R. – É um disco de canções pop em que todos os instrumentais foram construídos primeiro. Por essa razão, os primeiros exemplares vão incluir um segundo disco de oferta só com essas partes. Provavelmente poderei fazer remisturas a partir delas. As melodias que lá estão são diferentes das que foram depois aproveitadas pelas vozes.
P. – Então também não se considera um guitarrista, como o Flak?
R. – Não, nunca me considerei um guitarrista, em termos de instrumentista, ou de “guitar hero”. Aliás, comecei por tocar baixo.

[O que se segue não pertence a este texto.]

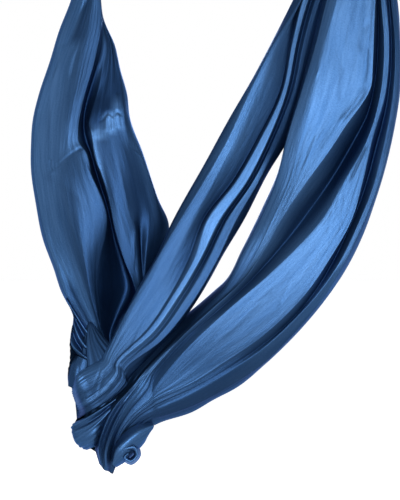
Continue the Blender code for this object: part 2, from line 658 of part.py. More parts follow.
class Arm:
    """The line down one half of the cloth, from its gather to the low knot's middle."""

    def __init__(self, x):
        self.start = Vector((x, 0.0, GATHER_Z))
        run = LOW_KNOT - self.start
        self.length = run.length
        self.way = run.normalized()
        self.across = Vector((-self.way.z, 0.0, self.way.x))

    def point(self, along, across, depth):
        flat = self.start + self.way * (along * self.length) + self.across * across
        return flat + Vector((0.0, depth, 0.0))

    def front(self, along, left, right, middle, folds):
        """The front of one section as (across, depth), from its right side through the folds to its left."""
        ridges = [spline(fold, along) for fold in folds]
        share, lift = ROUND_OVER
        first, last = ridges[0], ridges[-1]
        over_left = (left + (first[0] - left) * share, middle + (first[1] - middle) * lift)
        over_right = (right + (last[0] - right) * share, middle + (last[1] - middle) * lift)
        return [(right, middle), over_right, *reversed(ridges), over_left, (left, middle)]

    def solid(self, start, end, left_edge, right_edge, depths, neck=(), folds=()):
        """A solid of rounded sections between two edges, each a function of the place along the arm.

        The neck is a run of heights above the first section, where the cloth is a level round bundle.
        The folds shape the front, which is a plain crown without them.
        """
        shape = bmesh.new()
        count = max(3, round((end - start) * self.length / RING_STEP))
        rings = []
        for height in neck:
            outline = circle((self.start.x, self.start.y), GATHER_RADIUS, CLOTH_SIDES)
            rings.append([shape.verts.new((a, -b, height)) for a, b in outline])
        for i in range(count + 1):
            along = start + (end - start) * i / count
            left, right = left_edge(along), right_edge(along)
            middle, half = spline(depths, along)
            ring = []
            half_turn = 0
            if folds:
                half_turn = CLOTH_SIDES // 2 + 1
                for across, depth in self.front(along, left, right, middle, folds):
                    ring.append(shape.verts.new(self.point(along, across, depth)))
            for k in range(half_turn, CLOTH_SIDES):
                turn = 2.0 * math.pi * k / CLOTH_SIDES
                bulge_x = math.copysign(abs(math.cos(turn)) ** 0.85, math.cos(turn))
                bulge_y = math.copysign(abs(math.sin(turn)) ** 0.85, math.sin(turn))
                across = (left + right) / 2 + (right - left) / 2 * bulge_x
                ring.append(shape.verts.new(self.point(along, across, middle - half * bulge_y)))
            rings.append(ring)
        join_rings(shape, rings)
        return shape


def edge(table, shift=0.0):
    return lambda along: spline(table, along)[0] + shift


def keep_side(shape, point, normal):
    """Cuts a closed solid by a plane, keeps the side that the normal leaves, and closes the cut."""
    everything = list(shape.verts) + list(shape.edges) + list(shape.faces)
    cut = bmesh.ops.bisect_plane(shape, geom=everything, plane_co=point, plane_no=normal, dist=1e-6,
                                 clear_outer=True)
    rim = [e for e in cut["geom_cut"] if isinstance(e, bmesh.types.BMEdge) and e.is_boundary]
    bmesh.ops.holes_fill(shape, edges=rim, sides=0)


def knot_plane(first, second, keep_left, gap=CLOTH_GAP):
    """A plane seen edge-on from the front, through two points given from the knot's middle.

    Left is the left hand of someone who walks from the first point to the second, seen from the front.
    """
    a = LOW_KNOT + Vector((first[0], 0.0, first[1]))
    way = (Vector((second[0], 0.0, second[1])) - Vector((first[0], 0.0, first[1]))).normalized()
    left = Vector((-way.z, 0.0, way.x))
    outward = -left if keep_left else left
    return a - outward * gap / 2, outward


def entry_line():
    """The two ends of the slanted line on which the right arm's bands enter the low knot."""
    x, z = KNOT_ENTRY
    return (x, z), (x + math.cos(KNOT_ENTRY_SLOPE), z + math.sin(KNOT_ENTRY_SLOPE))


def knot_lump():
    """The low knot's whole form: its outline, rounded over to front and back."""
    shape = bmesh.new()
    corners = [Vector((a, 0.0, b)) for a, b in LOW_KNOT_OUTLINE]
    centre = sum(corners, Vector()) / len(corners)
    outline = smooth_loop(corners, KNOT_STEP)
    rings = []
    for j in range(1, KNOT_LAYERS):
        lift = -math.cos(math.pi * j / KNOT_LAYERS)
        shrink = (1.0 - abs(lift) ** KNOT_ROUNDNESS) ** (1.0 / KNOT_ROUNDNESS)
        middle = LOW_KNOT + centre + Vector((0.0, lift * LOW_KNOT_THICKNESS / 2, 0.0))
        rings.append([shape.verts.new(middle + (p - centre) * shrink) for p in outline])
    join_rings(shape, rings)
    return shape


def low_knot_piece(name, cloth, swing, planes):
    """One turn of the low knot: the lump, trimmed by the planes of its neighbours."""
    shape = knot_lump()
    for point, outward in planes:
        keep_side(shape, point, outward)
    return piece(name, shape, cloth, (LEFT_X, 0.0, EYE_AXIS_Z), swing)


def low_knot(cloth, swing, left_arm):
    front = (LOW_KNOT + Vector((0.0, LOW_KNOT_BACK - CLOTH_GAP / 2, 0.0)), Vector((0.0, 1.0, 0.0)))
    back = (LOW_KNOT + Vector((0.0, LOW_KNOT_BACK + CLOTH_GAP / 2, 0.0)), Vector((0.0, -1.0, 0.0)))
    collar = (left_arm.point(LEFT_COLLAR_END, 0.0, 0.0) + left_arm.way * CLOTH_GAP, -left_arm.way)
    entry = knot_plane(*entry_line(), keep_left=False)
    low_knot_piece("knot_back_turn", cloth, swing, [back, collar, entry])
    low_knot_piece("knot_ruffle", cloth, swing, [front, collar, knot_plane(*RUFFLE_CREASE, keep_left=False)])
    low_knot_piece("knot_front_wrap", cloth, swing, [
        front, collar, entry, knot_plane(*RUFFLE_CREASE, keep_left=True),
        knot_plane(*WRAP_CREASE, keep_left=True),
    ])
    low_knot_piece("knot_under_bulge", cloth, swing, [
        front, knot_plane(*WRAP_CREASE, keep_left=False), knot_plane(*BULGE_CREASE, keep_left=False),
    ])
    low_knot_piece("knot_outer_tuck", cloth, swing, [
        front, entry, knot_plane(*WRAP_CREASE, keep_left=False), knot_plane(*BULGE_CREASE, keep_left=True),
        knot_plane(*TUCK_CREASE, keep_left=False),
    ])
    low_knot_piece("knot_tail_pleats", cloth, swing, [
        front, knot_plane(*BULGE_CREASE, keep_left=True), knot_plane(*TUCK_CREASE, keep_left=True),
        knot_plane(*CURL_CREASE, keep_left=False),
    ])
    low_knot_piece("knot_right_curl", cloth, swing, [
        front, entry, knot_plane(*TUCK_CREASE, keep_left=True), knot_plane(*CURL_CREASE, keep_left=True),
    ])


def left_cloth(cloth, swing, arm):
    """The left half: rope-like under the knot, opening to a broad drape, then drawn into a collar."""
    gap = CLOTH_GAP / arm.length
    for name, first, last, neck, folds in (
        ("left_gather", 0.0, LEFT_GATHER_END - gap, neck_heights(), ()),
        ("left_drape", LEFT_GATHER_END, LEFT_DRAPE_END - gap, (), DRAPE_FOLDS),
        ("left_collar", LEFT_DRAPE_END, LEFT_COLLAR_END, (), ()),
    ):
        shape = arm.solid(first, last, edge(LEFT_OUTER_EDGE), edge(LEFT_INNER_EDGE), LEFT_DEPTH, neck, folds)
        piece(name, shape, cloth, (LEFT_X, 0.0, EYE_AXIS_Z), swing)


def neck_heights():
    """The round bundle runs from the stopper knot down through the rope's turns."""
    top = END_KNOT_LOW_Z - CLOTH_GAP
    low = GATHER_Z + NECK_ABOVE_FANNING
    return top, (top + low) / 2, low


def right_cloth(cloth, swing, arm):
    """The right half: a gather that fans out at once, then an inner and an outer band round a slit."""
    gap = CLOTH_GAP / arm.length
    inner, outer = edge(RIGHT_INNER_EDGE), edge(RIGHT_OUTER_EDGE)
    slit_inner, slit_outer = edge(SLIT_INNER_EDGE), edge(SLIT_OUTER_EDGE)
    gather = arm.solid(0.0, RIGHT_GATHER_END - gap, inner, outer, RIGHT_GATHER_DEPTH, neck_heights())
    piece("right_gather", gather, cloth, (LEFT_X, 0.0, EYE_AXIS_Z), swing)
    entry = knot_plane(*entry_line(), keep_left=True)

    def beside_inner(along):
        return max(slit_outer(along), slit_inner(along)) + BAND_GAP

    for name, first_edge, second_edge, depths, folds in (
        ("right_inner_band", inner, slit_inner, INNER_BAND_DEPTH, ()),
        ("right_outer_band", beside_inner, outer, OUTER_BAND_DEPTH, BAND_FOLDS),
    ):
        shape = arm.solid(RIGHT_GATHER_END, BAND_REACH, first_edge, second_edge, depths, (), folds)
        keep_side(shape, *entry)
        piece(name, shape, cloth, (LEFT_X, 0.0, EYE_AXIS_Z), swing)


def hardware(side, x, steel, rope, cloth, swing):
    """Everything from the ceiling plate down to the stopper knot on one side."""
    ceiling_plate(side, x, steel)
    eye_bow(side, x, steel)
    carabiner_body(side, x, steel, swing)
    gate_pin(side, x, steel, swing)
    turning_gate = gate(side, x, steel, swing)
    gate_plunger(side, x, steel, turning_gate)
    gate_spring(side, x, steel, turning_gate)
    lock_sleeve(side, x, steel, turning_gate)
    rope_sling(side, x, rope, swing)
    end_frill(side, x, cloth, swing)
    end_knot(side, x, cloth, swing)


def main():
    clear_scene()
    steel = material("bright_steel", (0.62, 0.63, 0.65), 0.28, 1.0)
    rope = material("black_rope", (0.022, 0.023, 0.026), 0.75, 0.0)
    cloth = material("blue_satin_nylon", (0.022, 0.074, 0.185), 0.42, 0.35)
    swing = axis_empty("swing_axis", (LEFT_X, 0.0, EYE_AXIS_Z))
    for side, x in (("left", LEFT_X), ("right", RIGHT_X)):
        hardware(side, x, steel, rope, cloth, swing)
    left_arm, right_arm = Arm(LEFT_X), Arm(RIGHT_X)
    left_cloth(cloth, swing, left_arm)
    right_cloth(cloth, swing, right_arm)
    low_knot(cloth, swing, left_arm)


main()
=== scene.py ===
"""Looks of the aerial yoga hammock: satin cloth in folds, a low knot, rope slings, steel and a plain studio.

Metres, +Z up. The origin is the middle of the left ceiling plate's upper face and the front faces -Y.
A fold of the cloth is written as marks seen from the front: how far right and down it lies in the
picture, in pixels, and its depth in millimetres, where a negative depth is nearer to the viewer.
"""

import logging
import math
from dataclasses import dataclass
from enum import Enum

import bpy
import numpy as np
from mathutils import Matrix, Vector


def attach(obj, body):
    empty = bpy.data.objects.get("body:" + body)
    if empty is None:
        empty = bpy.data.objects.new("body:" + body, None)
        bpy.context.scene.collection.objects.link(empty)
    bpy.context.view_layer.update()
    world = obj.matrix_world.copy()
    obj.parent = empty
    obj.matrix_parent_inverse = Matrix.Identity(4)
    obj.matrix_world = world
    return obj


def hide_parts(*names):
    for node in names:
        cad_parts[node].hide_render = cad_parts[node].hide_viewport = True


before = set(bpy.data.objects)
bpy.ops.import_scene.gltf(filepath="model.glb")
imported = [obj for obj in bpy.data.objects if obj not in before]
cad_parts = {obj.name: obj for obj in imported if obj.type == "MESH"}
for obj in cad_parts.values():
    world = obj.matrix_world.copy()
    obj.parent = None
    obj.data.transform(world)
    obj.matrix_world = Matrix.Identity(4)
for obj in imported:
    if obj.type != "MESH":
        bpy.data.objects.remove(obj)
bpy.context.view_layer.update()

log = logging.getLogger("hammock")

Mark = tuple[float, float, float]

# Places that the cloth shares with the solid model.
LEFT_X = 0.0
RIGHT_X = 0.610
LOW_BOW_Z = -0.1212
FRILL_TOP_Z = -0.1334
FRILL_LOW_Z = -0.1486
END_KNOT_TOP_Z = -0.1492
END_KNOT_LOW_Z = -0.2112
END_KNOT_RADIUS = 0.030
CHOKE_Z = -0.2227
GATHER_Z = -0.2467
GATHER_RADIUS = 0.0195
LOW_KNOT = np.array((0.046, 0.0, -1.404))

# How the cloth is drawn and shaded.
UNDER_KNOT = 0.0012  # how far under the stopper knot the gathered cloth begins
LOW_PLEATS = 0.15  # the fine pleats' depth at the low knot, as a share of their depth at the rope
KNOT_PLEATS = 0.4  # the depth of the knot's pleats, as a share of what each turn states
FINE_EDGE = 0.01  # how softly a stretch of finer rows begins and ends, as a share of the arm
USUAL_WIDTH = 0.8  # columns are counted at the width that this share of a fold's rows stays under
CREASE_ENDS = 0.2  # the share of a crease, at each end, over which it fades
# The next constants shape the painted shade in the cloth's folds.
PAINTED_SHADE_CURVE = 1.6  # how fast a packed fold grows dark
NARROW_FOLD = (8, 0.0032)  # columns to each side that are compared, and the depth that is fully hollow
BROAD_FOLD = (22, 0.0095)
KNOT_STARTS = (0.95, 1.03)  # where a hanging cloth goes over into the knot, as a share of its length
# The knot's folds get a weaker painted shade than the hanging cloths.
KNOT_SHADE = 0.55  # how much the folds of the knot darken it, beside those of the hanging cloths


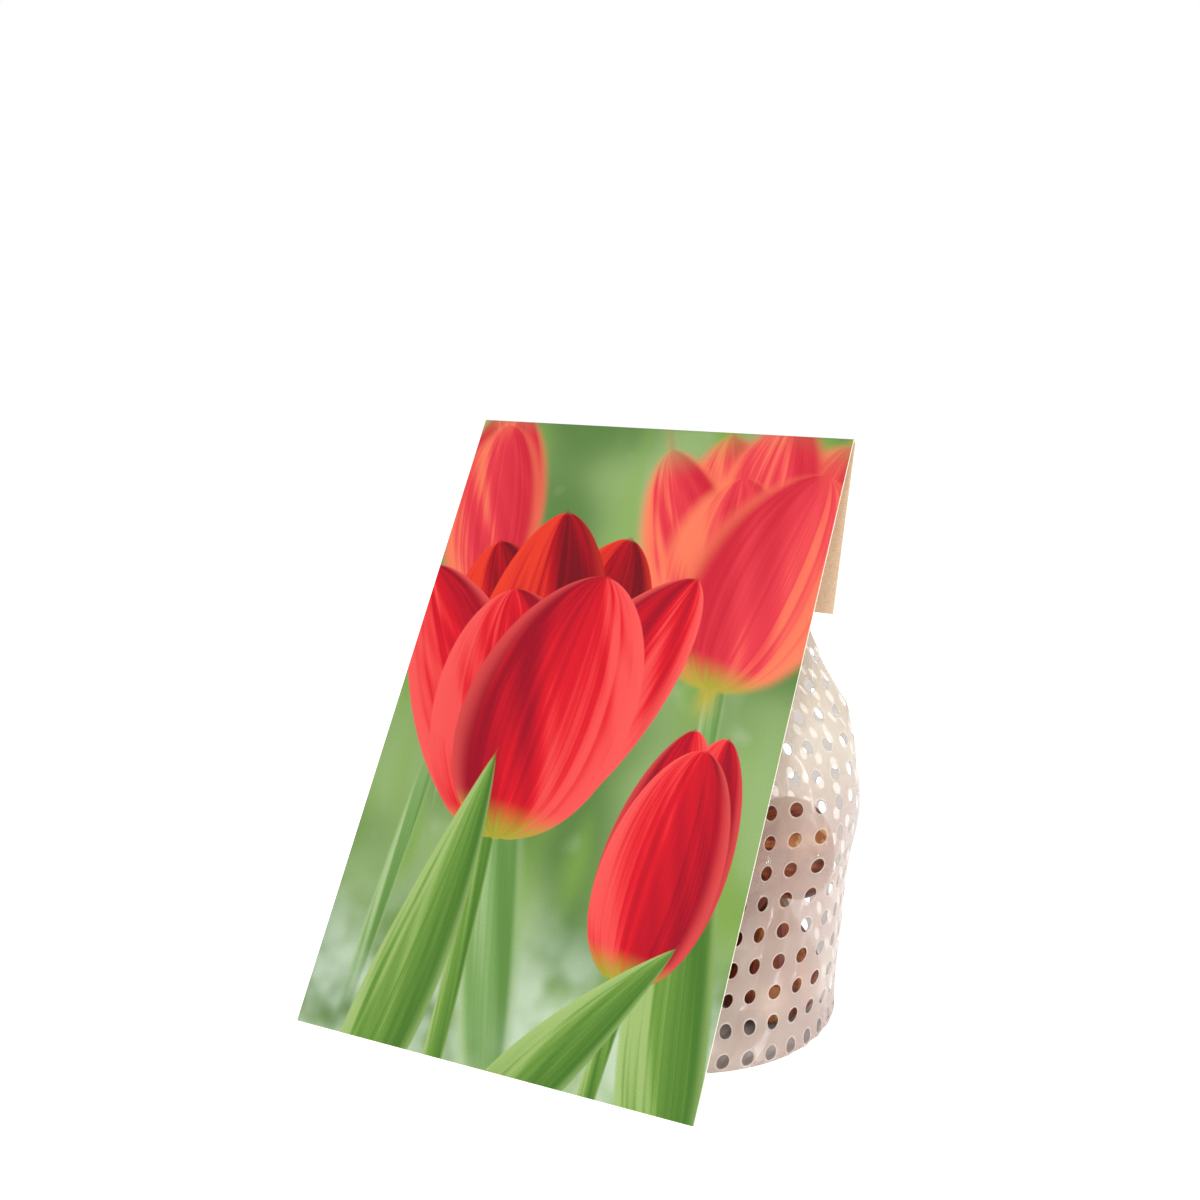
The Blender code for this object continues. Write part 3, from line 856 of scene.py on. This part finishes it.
def flank_shape(points, up):
    """Millimetres inwards at the flattened front corners, less what swells the sides and shoulders."""
    wide = np.abs(points[:, :, 0]) / MM
    back = points[:, :, 1] / MM
    body = eased(up, *BODY_START) * (1 - eased(up, *BODY_END))
    corner = eased(wide, *CORNER_START) * (1 - eased(wide, *CORNER_END)) * (1 - eased(back, *CORNER_BACK))
    turn = eased(wide, *TURN_START) * np.exp(-(((back - TURN_MIDDLE) / TURN_REACH) ** 2))
    shoulder = eased(up, *SHOULDER_START) * (1 - eased(up, *SHOULDER_END)) * eased(wide, *SHOULDER_WIDE)
    return body * (CORNER_DEPTH * corner - TURN_SWELL * turn) - SHOULDER_SWELL * shoulder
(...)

Só passei para a guitarra porque contratámos outro músico para o baixo, que tocava melhor do que eu, e não havia ninguém para tocar guitarra. Mas o que eu gosto mesmo de fazer é de escrever canções.
Fernando Cunha 10 Estrelas Para Um Produtor
1986 – Produz “Libertação”, dos Delfins.
1987 – Produz “U Outro Lado Existe”, dos Delfins.
1990 – Produz “Desalinhados”, dos Delfins.
1990 – Integra o projecto Resistência, do qual produz alguns temas.
1993 – Produz “Ser Maior – Uma História Natural”, dos Delfins.
1995 – Produz o álbum de estreia dos Pólo Norte, “Expedição”.
1995 – Produz a estreia dos Santos e Pecadores, “Onde Estás”.
1996 – Produz “O Caminho da Felicidade”, dos Delfins.
1997 – Produz “Saber Amar”, dos Delfins.
1997 – Produz “Os Químicos do Céu”, dos Astronautas.
Flak 10 Estrelas Para Um Conceptualista
1983 – Forma os Rádio Macau com Xana e Alex.
1984 – Grava o primeiro álbum da banda, do qual é o principal compositor.
1988 – Produz o primeiro disco dos Requiem pelos Vivos.
1988/89 – Colabora no jornal “Sete”, onde escreve crónicas semanais.
1989 – Produz o quarto álbum dos Rádio Macau, “O Rapaz do Trapézio Voador”. Toca com os Sétima Legião.
1990 – Forma A Máquina do Almoço Dá Pancadas, com os quais participa na colectânea “Em Tempo Real”.
1992 – Produz o quinto álbum dos Rádio Macau, “A Marca Amarela”. Actua ao vivo com os Palma’s Gang e integra o projecto Plopoplot Pot.
1994 – Produz o primeiro CD a solo de Xana.
1995 – Participa na colectânea “Espanta Espíritos” com o tema “Mais”.
1997 – Participa no álbum de Sérgio Godinho, “Domingo no Mundo”.